The videos of guys getting the call to the show are always great. Never forget they’re just kids, and everybody who gets to play in the show is living a dream, no matter how long it lasts.
The San Francisco Giants are in desperate need of power themselves and promoted their top slugger candidate, Bryce Eldridge, to their triple-A team in Sacramento recently. You know, the actual home team of the stadium the West Sacramento Nomads play in. Anyway, Eldridge is going to last longer at triple-A than the JacHammer, but the way the Giants can’t score runs nowadays, it might not be for long.
The thing that will keep Eldridge down for a little while longer is that he is a newly-converted first baseman, and at the major-league level he will be taking rocket throws from third baseman Matt Chapman and shortstop Willy Adames, and he can’t handle those yet. But he will sooner rather than later.

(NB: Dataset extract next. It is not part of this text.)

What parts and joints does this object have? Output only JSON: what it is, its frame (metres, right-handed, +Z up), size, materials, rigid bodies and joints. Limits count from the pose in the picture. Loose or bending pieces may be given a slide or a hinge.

That’s in part because the Giants designated Lamonte Wade Junior for assignment this week, which is a fancy baseball term for laying somebody off. Lamonte was a sensation during the miracle 107-win season of 2021, just like everybody else on the team. He earned the nickname “Late-Night Lamonte” for his late-game batting heroics but was always prone to hamstring injuries and just couldn’t get going this season. And what was his main position? First base. This season at first base was always kind of going to be a mess because Eldridge is the future and they just needed to have someone to be “good enough” until he is ready. With Lamonte gone, that time is coming closer.
However, LMJ will always be part of Giants history for hitting the 100th Splash Hit Home Run into McCovey Cove, a game I attended and was standing not too far away from where Lamonte splashed down. I was able to get my hands on the commemorative bobblehead the next season and it has a prominent place on the top of the refrigerator…

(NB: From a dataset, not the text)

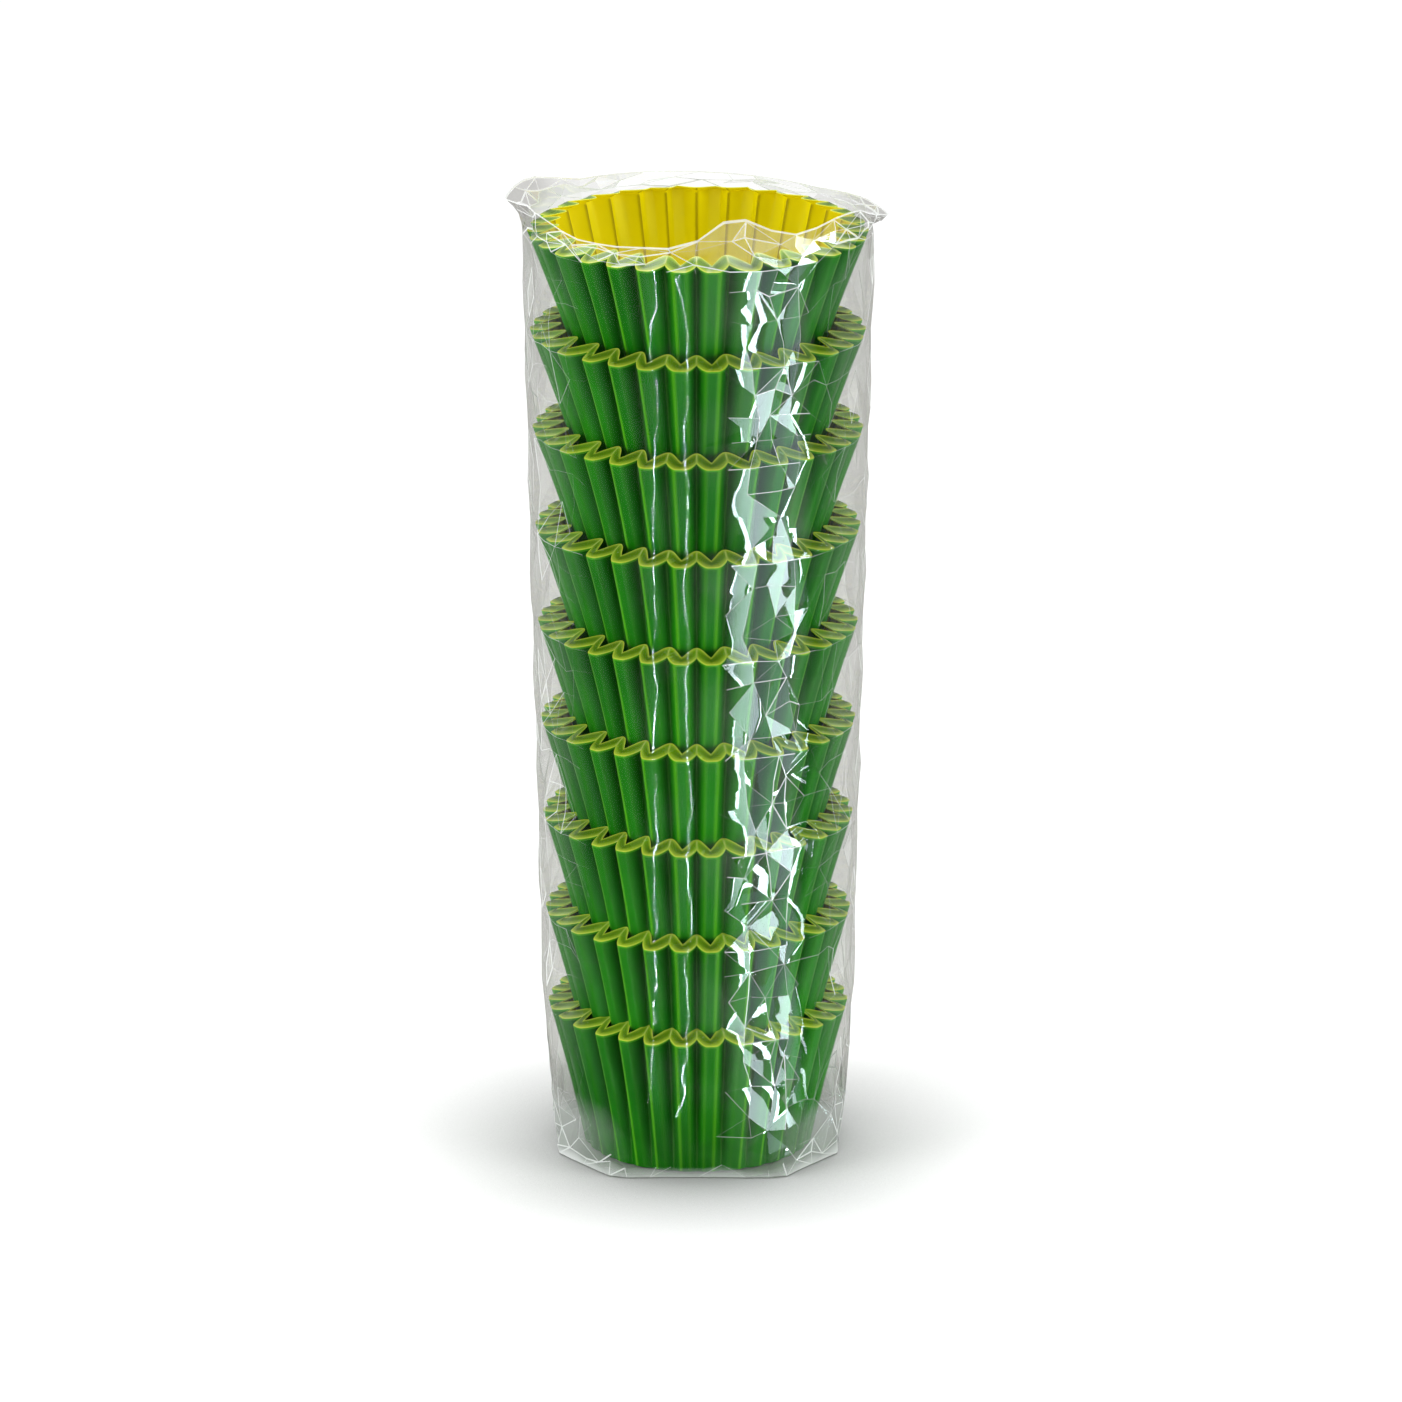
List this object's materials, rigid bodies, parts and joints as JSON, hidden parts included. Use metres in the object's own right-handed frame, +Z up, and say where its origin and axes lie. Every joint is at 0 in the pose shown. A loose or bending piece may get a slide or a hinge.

This reminds me of one of the most curious baseball pieces of memorabilia. A significant home run is considered a prize for the batter, yet he was the only person in the play who did not touch the ball personally. Steph Curry had his hands on the basketball for his 4,000th three-pointer, Joe Montana and Dwight Clark both touched the football for “The Catch” and so on.
A batter does not touch his home run ball. The pitcher does, and so does whomever retrieves the ball. But the batter only has his hands on the bat, which then touches the ball, which then goes splash. You and I touch the home run ball as much as the actual home run hitter. Yet in the memorabilia world, the ball is worth more than the bat. Seems to me it should be the other way around.
Of course, as soon as we wonder if the Colorado Rockies will ever win again, they go and win three games in a row for the first time since the Truman administration (only feels like it).
As for the West Sacramento Nomads, they finally won a game as well. The a’s were so bad that you had to dig all the way back to 1943 to find the last time they were 1-20, and it’s just the fourth time in their history they have been 1-20. It happened three times in Philadelphia, but strangely, never in Kansas City…
The first time they did it, naturally, was 1916, a “feat” documented in my book that encompasses all important 1916 events- and as shown by this, are still very relevant today. So, you should get it (ahem).
The 1916 A’s were so bad they only won 36 games the entire season, and are on the short list of the worst teams of the 20th century- they’re my personal pick, if that means anything. 36 wins would feel like a massive success for this year’s Colorado Rockies season.
Which means they are the obvious candidate to sign Lamonte Wade Junior when he becomes a free agent in the next few days. Forget “Late-Night Lamonte,” at this point the Rockies would be happy with “More Frequency Than Nothing Lamonte,” which is their current problem with the entire ballclub…
The Rockies could use Twilight Lamonte, Mid-Afternoon Lamonte and Early Morning Lamonte.
Ah, but does a hockey player touch the puck? Well, guess hockey memorabilia may not be as large or lucrative a market as baseball or football.